When a driver dozes off for even a second, catastrophic consequences can ensue. They can swerve into another lane or fail to stop when the vehicle ahead of them does. They may not see a pedestrian or bicyclist entering their path.
There’s a term for brief episodes of dozing off, which can last from one to ten seconds — microsleep. It often occurs when someone is already drowsy and fighting to stay awake.
Incidents of microsleep behind the wheel often occur at night when someone is sleep-deprived. Sleep disorders like sleep apnea and narcolepsy can contribute to sleep deprivation and the odds of experiencing microsleep behind the wheel (or anywhere).
Sometimes, people experience microsleep without even realizing it. There are signs, however, that you may be having episodes of microsleep behind the wheel. These include:
- Missing your exit or road sign
- Hitting a rumble strip
- Nearly hitting another car
- Briefly losing muscle control
- Slumping over or bobbing your head
- Memory lapse (forgetting the last few miles or minutes)
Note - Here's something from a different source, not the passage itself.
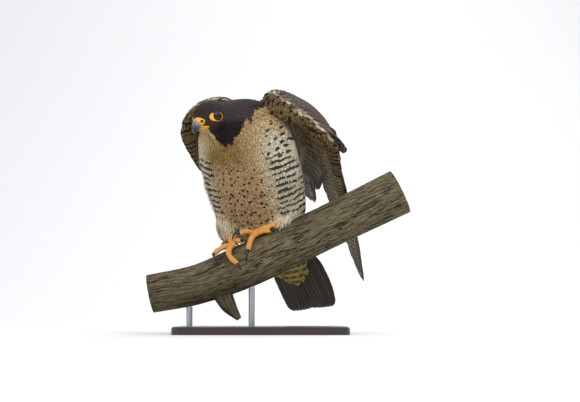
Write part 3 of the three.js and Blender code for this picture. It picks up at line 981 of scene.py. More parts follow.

There are other signs of microsleep that can occur in our daily lives. For example, dropping something for no apparent reason could occur when you slip into sleep. Unless you’re driving a car, operating some other form of heavy machinery or using a potentially dangerous tool, dozing off for a second isn’t likely to be too dangerous. However, it’s essential to recognize symptoms of microsleep — preferably before you get behind the wheel.
The best way to prevent episodes of microsleep is to get enough sleep — specifically, quality sleep. Unfortunately, not enough people do that. Many are juggling some combination of work, school, kids and family and social obligations.
Even if you’re careful not to get behind the wheel when you’re drowsy, other people might. If you’ve been injured by a driver who may have dozed off at the wheel, you have the right to seek compensation to help cover your medical care, physical therapy, lost wages and other financial losses.